There are many steps ahead to completing this transaction, however, with the financing commitments in place and the clear financial benefits to the company, we're confident that this transaction will succeed.

I know you have many questions that over time we will do our best to answer. We're very early in this process and probably don’t have the level of detail prepared that you are looking for today, but I assure you we'll keep you updated through the various news releases and other communications in the weeks and months ahead.

At this time though let me move onto discuss what we were originally scheduled to talk about this morning, our first quarter fiscal 2010 earning results. Expanding upon the good news I shared with you a few weeks ago during our last conference call, holiday season was a good one for Spectrum Brands. Sales grew year over year in both the global battery and personal care segment, as well as in the global pet supply segment, and importantly, the hard work we've done to reduce costs across the board brought the pickup in sales directly to our bottom line. We reported a GAAP net loss of $60.2 million which includes a number of nonrecurring items that Tony will explain later in the call.
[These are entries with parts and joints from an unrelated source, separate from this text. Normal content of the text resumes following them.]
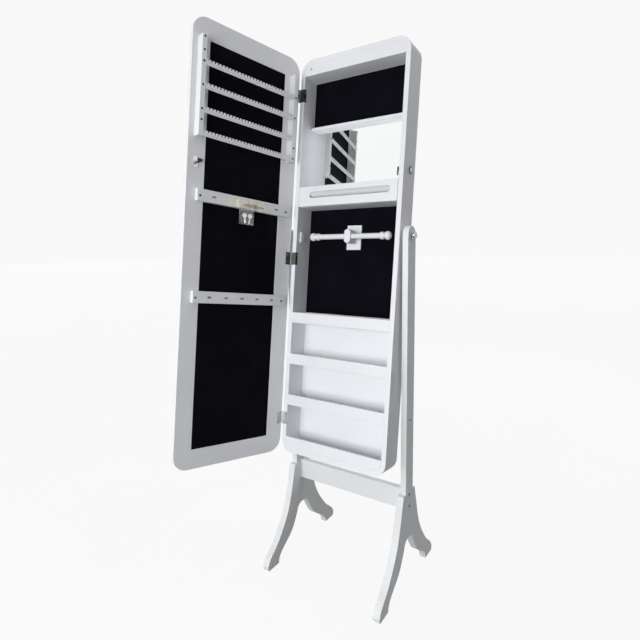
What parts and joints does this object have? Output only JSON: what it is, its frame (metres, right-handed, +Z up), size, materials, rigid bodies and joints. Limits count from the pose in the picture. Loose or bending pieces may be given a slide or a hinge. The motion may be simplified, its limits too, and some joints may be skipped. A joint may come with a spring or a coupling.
{
  "type": "jewelry armoire",
  "caption": "Free-standing tilting jewelry cabinet in a two-post stand; side-hinged mirror door with earring and necklace bars, velvet lining, drawer, bracelet rod and pockets.",
  "frame": {"origin": "on the floor, at the middle of the object's outline as it rests with the door open", "axes": "+Z up, -Y towards the person facing the open cabinet, +X to that person's right"},
  "size_m": [0.5023, 0.6452, 1.6045],
  "materials": {
    "white_paint": "satin white paint on board",
    "velvet": "short black velvet",
    "mirror": "polished silvered glass",
    "steel": "plated screws and keys",
    "dark_steel": "dark plated",
    "chrome": "polished",
    "clear_film": "clear thin film",
    "tape": "masking tape",
    "bumper": "soft grey",
    "nut": "moulded white"
  },
  "bodies": {
    "stand": {"left_post": "white_paint", "right_post": "white_paint", "left_leg": "white_paint", "right_leg": "white_paint", "cross_rail": "white_paint", "stand_screws": "steel"},
    "left_knob": {"left_knob": "chrome"},
    "right_knob": {"right_knob": "chrome"},
    "cabinet": {"left_side": "white_paint", "right_side": "white_paint", "top_board": "white_paint", "bottom_board": "white_paint", "back_panel": "white_paint", "top_rail": "white_paint", "ceiling_board": "white_paint", "top_pad": "velvet", "ledge": "white_paint", "inner_mirror": "mirror", "mirror_backing": "white_paint", "drawer_cover": "white_paint", "drawer_floor": "white_paint", "velvet_lining": "velvet", "rail_a": "white_paint", "rail_b": "white_paint", "rail_c": "white_paint", "rail_d": "white_paint", "pocket_floor_a": "white_paint", "pocket_floor_b": "white_paint", "pocket_floor_c": "white_paint", "pivot_blocks": "nut", "bracelet_plate": "white_paint", "bracelet_stem": "white_paint", "bracelet_rod": "white_paint", "hinge_leaves_cabinet": "dark_steel", "hinge_pins": "dark_steel", "lock_body": "dark_steel", "door_bumper": "bumper"},
    "drawer": {"drawer_front": "white_paint", "drawer_base": "white_paint", "drawer_walls": "white_paint", "drawer_lining": "velvet"},
    "door": {"door_panel": "white_paint", "door_velvet": "velvet", "door_mirror": "mirror", "rack_rail_hinge_side": "white_paint", "rack_rail_free_side": "white_paint", "earring_bar_1": "white_paint", "earring_bar_2": "white_paint", "earring_bar_3": "white_paint", "earring_bar_4": "white_paint", "necklace_bar_upper": "white_paint", "necklace_bar_lower": "white_paint", "door_screws": "steel", "latch": "dark_steel", "hinge_leaves_door": "dark_steel", "key_bag": "clear_film", "key_tape": "tape", "keys": "steel"},
    "lock": {"lock_plug": "dark_steel", "lock_lever": "dark_steel"}
  },
  "joints": [
    {"name": "tilt", "type": "hinge", "parent": "stand", "child": "cabinet", "pos_m": [0.03565, 0.1316, 1.033], "axis": [1, 0, 0], "range_deg": [-10, 7.5]},
    {"name": "door_hinge", "type": "hinge", "parent": "cabinet", "child": "door", "pos_m": [-0.14585, 0.09645, 0.96904], "axis": [0, -0.1305, -0.9914], "range_deg": [-104, 0]},
    {"name": "drawer_slide", "type": "slide", "parent": "cabinet", "child": "drawer", "axis": [0, -0.9914, 0.1305], "range_m": [0, 0.04]},
    {"name": "lock_turn", "type": "hinge", "parent": "cabinet", "child": "lock", "pos_m": [0.19215, 0.17258, 1.21017], "axis": [1, 0, 0], "range_deg": [0, 16]},
    {"name": "left_knob_turn", "type": "hinge", "parent": "stand", "child": "left_knob", "pos_m": [-0.16735, 0.1316, 1.033], "axis": [1, 0, 0], "continuous": true},
    {"name": "right_knob_turn", "type": "hinge", "parent": "stand", "child": "right_knob", "pos_m": [0.23865, 0.1316, 1.033], "axis": [1, 0, 0], "continuous": true}
  ]
}
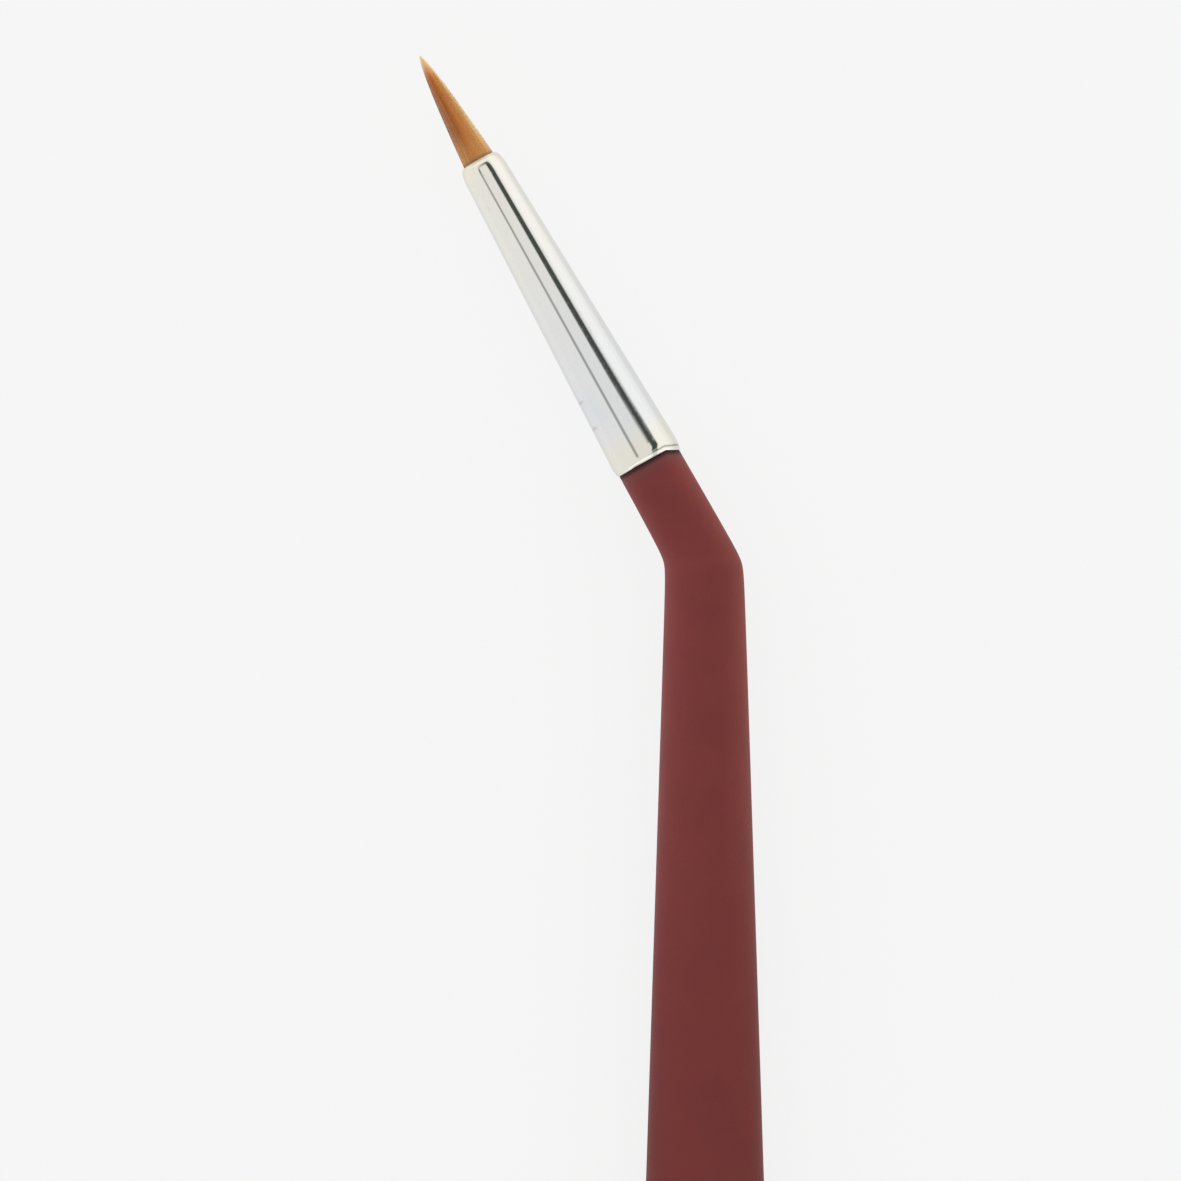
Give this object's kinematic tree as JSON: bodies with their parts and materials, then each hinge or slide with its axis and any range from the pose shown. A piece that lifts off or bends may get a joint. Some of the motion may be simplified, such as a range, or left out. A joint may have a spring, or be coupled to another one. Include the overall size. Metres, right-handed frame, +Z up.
{
  "type": "fine detail brush",
  "caption": "Fine detail brush with an angled head: a pointed tuft that flexes, a tapered metal ferrule and a long moulded handle, thickest where it is gripped.",
  "frame": {"origin": "on the table that the brush lies on, below the middle of the box round it", "axes": "+Z up from the table; +Y along the straight handle, from the tail towards the head; the head leans towards -X, level with the table; the brush is symmetric about the level plane through the handle's axis"},
  "size_m": [0.0258, 0.1594, 0.0094],
  "materials": {
    "handle": "matte burgundy, soft-touch",
    "ferrule": "polished nickel-like plating",
    "filament": "amber synthetic filament, fine and glossy",
    "thread": "waxed thread",
    "epoxy": "set amber resin",
    "adhesive": "set clear glue"
  },
  "bodies": {
    "root": {"handle": "handle", "ferrule": "ferrule", "tenon_adhesive": "adhesive", "root_epoxy": "epoxy", "tuft_root": "filament", "binding_thread": "thread"},
    "tuft": {"tuft_tip": "filament"}
  },
  "joints": [
    {"name": "tuft_flex", "type": "hinge", "parent": "root", "child": "tuft", "pos_m": [-0.00912, 0.07303, 0.00468], "axis": [0, 0, 1], "range_deg": [-30, 30], "stiffness_Nm_per_rad": 0.0008}
  ]
}
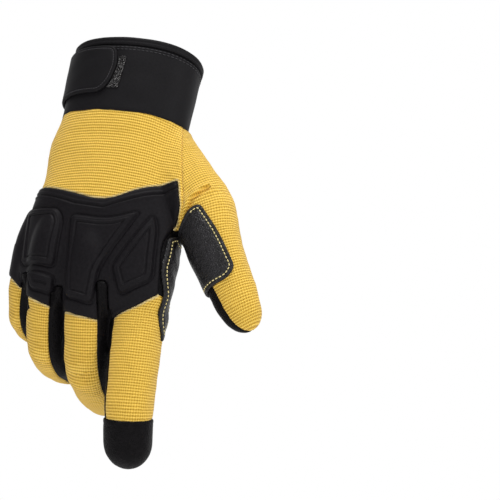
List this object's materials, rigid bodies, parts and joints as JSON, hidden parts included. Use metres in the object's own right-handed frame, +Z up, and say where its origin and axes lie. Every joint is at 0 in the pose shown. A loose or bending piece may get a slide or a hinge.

Relative to our ongoing operations, we reported sales growth of 7.9% over the first quarter of fiscal 2009 and consolidated adjusted EBITDA of $81.4 million up 51.6% over the first quarter of fiscal 2009. This gain was most pronounced in our global battery and personal care segment where our market share positions have improved over the past year. Consumers and our customers appear to be realizing the benefits of choosing Spectrum Brands' products which as you know provide quality as good or better than our competitors at an attractive price.

So to sum up our results for the quarter, consolidated net sales for the first quarter of fiscal 2010 were $591.9 million compared with $548.5 million the same period last year. This growth was driven primarily by North America batter sales, strength in European shaving and grooming, and in global companion animal, as well as the start of a recovery in Latin America.

The company also benefited from $28.9 million in positive foreign exchange impacts on our sales for the quarter. Excluding foreign exchange, our sales were up 2.7%. Including various items, many related to fresh start accounting as well as costs related to the bankruptcy, we reported a GAAP net loss of $60.2 million for the quarter compared with a net loss of $112.6 million for the same period last year. Again, consolidated adjusted EBITDA of the quarter was $81.4 million, significantly above the adjusted EBITDA for the first quarter of fiscal 2009. Included in this quarter's results are $7.9 million of foreign exchange impacts, however, even excluding the pickup from foreign exchange, our adjusted EBITDA was up 36.9% over the same period last year.

Our initiatives to right size our business and cost structures have been successful. These measures, coupled with top line growth in many of our key product lines have allowed us to deliver adjusted EBITDA results well ahead of last year and ahead of our projections provided during our Chapter 11 case this past summer. I'll get into some of the more specific detail on where we're seeing the most progress in my segment review.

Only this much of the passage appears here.